The sculpture show at the San Luis Obispo Museum of Art appeals to multiple senses, including the fact it looks good enough to eat.

In fact, the third-place winner is edible: a chandelier formed of Gummy Bears, by Glendale artist Yaya Chou.

“Sculpture Slam,” the semi-annual exhibit through the Central Coast Sculptor Club, was open to sculptors statewide. Of nearly 300 entries, juror Charles Arnoldi of Venice Beach selected 65 works by 45 artists, 10 of whom are from this county.

There’s a playfulness to many of the entries, including the secondplace winner “Brand New Rocking Relic” by Christine Fincke of Oceano.

“I wanted to do something completely different,” she said. When her Cuesta College sculpture instructor Barry Frantz questioned her intent, she replied: “I just want to try and capture infinity.” He laughed, as that seems to be the goal of most of the sculptors he knows. “What I ended up with is nothing very infinity looking,” Fincke said.

She used the lost-wax technique to create the bronze piece at Cuesta’s foundry, under Randall Johnson’s tutelage.

A former jewelry maker, Fincke was artist in resident in metal at the University of Georgia in Cortona, Italy, in the mid-1990s.

The sole honorable mention went to long-time San Luis Obispo resident Henry Wessels for his leather, wood and bronze figure. “It’s just a very quirky and an offstyle for me, but I had great fun recalling teenage years” he said of his “Merde-Face Intoxicante.” Wessels said that many of his works have a humorous bent that doesn’t always shine through, but he’s currently working on a serious piece — an homage to the workers who dealt with the damaged nuclear reactors from last year’s tsunami in Japan.

After teaching sculpture and ceramics at Cal Poly for 25 years, he’s relishing the time to do his own work. “The bronze is fairly new for me and has been great fun and rewarding.”

The exhibit appeals to more than the visual senses.

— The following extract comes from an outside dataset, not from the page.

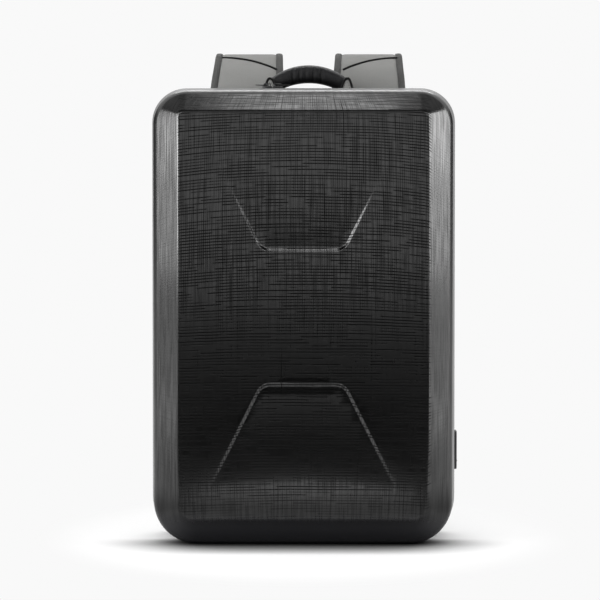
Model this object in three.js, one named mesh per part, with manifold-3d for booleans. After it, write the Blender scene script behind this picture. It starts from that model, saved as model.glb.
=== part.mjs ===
// A hard shell backpack standing upright on its base. Millimetres, +Z up.
// The moulded front shell faces -Y, the shoulder straps hang behind on +Y, and +X is the right hand side
// for someone who looks at the shell. The parting plane between shell and rear body is modelled at Y = 0,
// and the whole pack is then moved so that the origin lies under the middle of its bounding box.
import * as THREE from "three";
import { mergeVertices } from "three/addons/utils/BufferGeometryUtils.js";
import Module from "manifold-3d";

const wasm = await Module();
wasm.setup();

// Clearance between two pieces that touch on the real thing
const seatGap = 0.3;

// Hard front shell
const packWidth = 302;
const packHeight = 450;
const topCornerRadius = 38;
const bottomCornerRadius = 44;
const shellDepth = 68;
const shellWall = 2.4;
const wallDraft = 4.2;
const bevelSide = 25;
const bevelTop = 20.7;
const bevelBottom = 26;
const bevelDepth = 19;
const shoulderRadius = 9;
const panelEdgeRadius = 3;
const panelCrown = 6;

// The two pressed recesses in the front panel, above and below its middle
const recessBelowMiddle = 1.5;
const recessOffset = 66;
const recessHalfWidth = 40;
const recessLean = 0.5;
const recessReach = 98;
const recessDepth = 2.6;
const recessCorner = 14;

// Zip between the two halves
const zipWidth = 10;
const tapeInset = 1.4;
const tapeThickness = 2;
const coilWidth = 3.2;
const coilHeight = 1.4;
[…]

Along with the expected smells of epoxy and paint, the fragrance of Ponderosa pine wafts from “Two Blocks” by Los Osos artist Ron Roundy. “A Perfect Day” triggers memories of a summer afternoon, as Belinda Hanson’s installation of a vintage aqua fan emits a gentle hum, a red scarf tied to the frame and a 78 RPM record slowly revolving provide movement in the otherwise still room.

And, instead of the usual whites of marble and stone, and the earth tones of bronzes, the room is filled with color from a vast assortment of material, from high tech to organic, including an emu egg.

First-place winner Linda Vallejo of Los Angeles used pre-produced porcelain figurines, whose complexions she rendered in chocolate hues, for “Little Boy Brown & Brownie,” with touches of prints of original paintings.

But in spite of appealing to so many senses, it’s still “look but don’t touch.”

Fincke has her own ideas on that restriction regarding her bronze. “I wish people could pick it up and roll it around and play with it.”